What’s the difference between murder vs manslaughter?
The difference is actually very important and can affect the outcome of a trail. For example, someone who has been charged with manslaughter will not spend as much time in prison as someone who was charged with murder.
The sticky part is understanding the difference between murder and manslaughter.
They both result in someone’s death, but the manner of death and the state of mind of the killer is what sets these two charges apart.
Let’s take a look at a few examples to better understand the difference.
For these examples, we are going to picture someone pushing another person down the stairs. The reason for pushing a person down the stairs and the way one person pushes the other down the stairs will determine if the death was murder or manslaughter.
So let’s set up a few different scenarios.
First-degree murder is a homicide that was premeditated and planned.
Picture two roommates who don’t have a good relationship. They have been arguing so much recently, one of them (Roommate A) decides to kill the other one (Roommate B).
Roommate A knows Roommate B gets up around midnight every night to use the bathroom. To get to the bathroom, Roommate B has to walk past the stairs.
So Roommate A also gets up a little before midnight and waits for Roommate B to get up. When Roommate B walks past the stairs, Roommate A jumps from his hiding place and deliberately pushed Roommate B down the stairs. Roommate B died from his injuries.
Roommate A intentionally wanted to kill Roommate B, and he planned the murder out in advance. This could be ruled as a first-degree murder.
He could be sentenced to life in prison without chance of parole for 25 years. If he does get parole, he will remain on parole for the rest of his life.
Second-degree murder is still a homicide, but it wasn’t premeditated.
This time Roommate A bought take-out for dinner. Before he eats it, Roommate A decides to take a shower.
He meets Roommate B at the top of the stairs after his shower and learns Roommate B has just eaten the dinner Roommate A set-aside. Roommate A gets upset by this and decides to push Roommate B down the stairs, who dies from his injuries.
Roommate A intentionally killed Roommate B, but it was spur of the moment and unplanned.
The sentence could be a minimum of life in prison without chance of parole for 10 years. However, the judge can change the parole date at his own discretion.
This type of homicide is usually called a “heat of passion” crime. The person killed, but only because they were reasonably provoked.
Roommate A has a girlfriend he loves very much. He invites her over to the house one evening and plans to meet her there after work.
When he gets home, Roommate A finds his girlfriend sleeping with Roommate B. Roommate A gets angry and starts a fight with Roommate B and ends up pushing him down the stairs.
There is no minimum sentence for a manslaughter crime, but it could go anywhere from probation to life in prison.
This is an unintentional homicide brought about by criminal negligence.
Roommate A and Roommate B are having what starts out as a simple discussion at the top of the stairs.

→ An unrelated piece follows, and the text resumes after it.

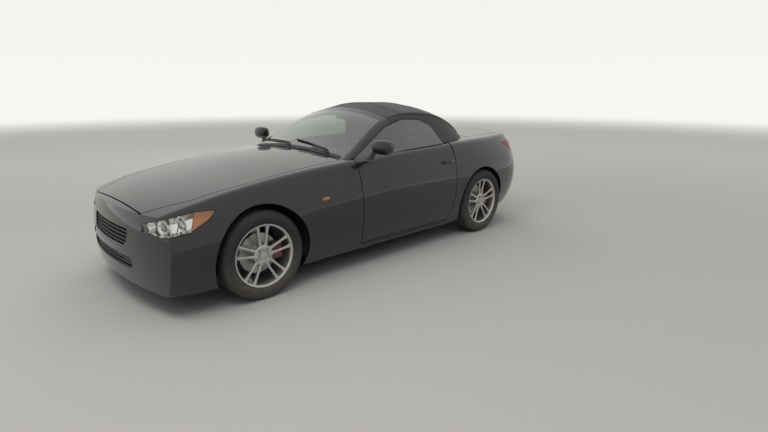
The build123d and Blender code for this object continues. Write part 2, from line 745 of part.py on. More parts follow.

It soon turns into an argument.
When Roommate B shoves Roommate A, Roommate A shoves him back, accidentally causing him to fall down the stairs.
Again, there is no minimum sentence.
The Differences in Murder vs Manslaughter
Though these two crimes may seem like the same thing at first, they are quite different from each other.
Knowing the differences in murder vs manslaughter can change the outcome of an entire homicide case.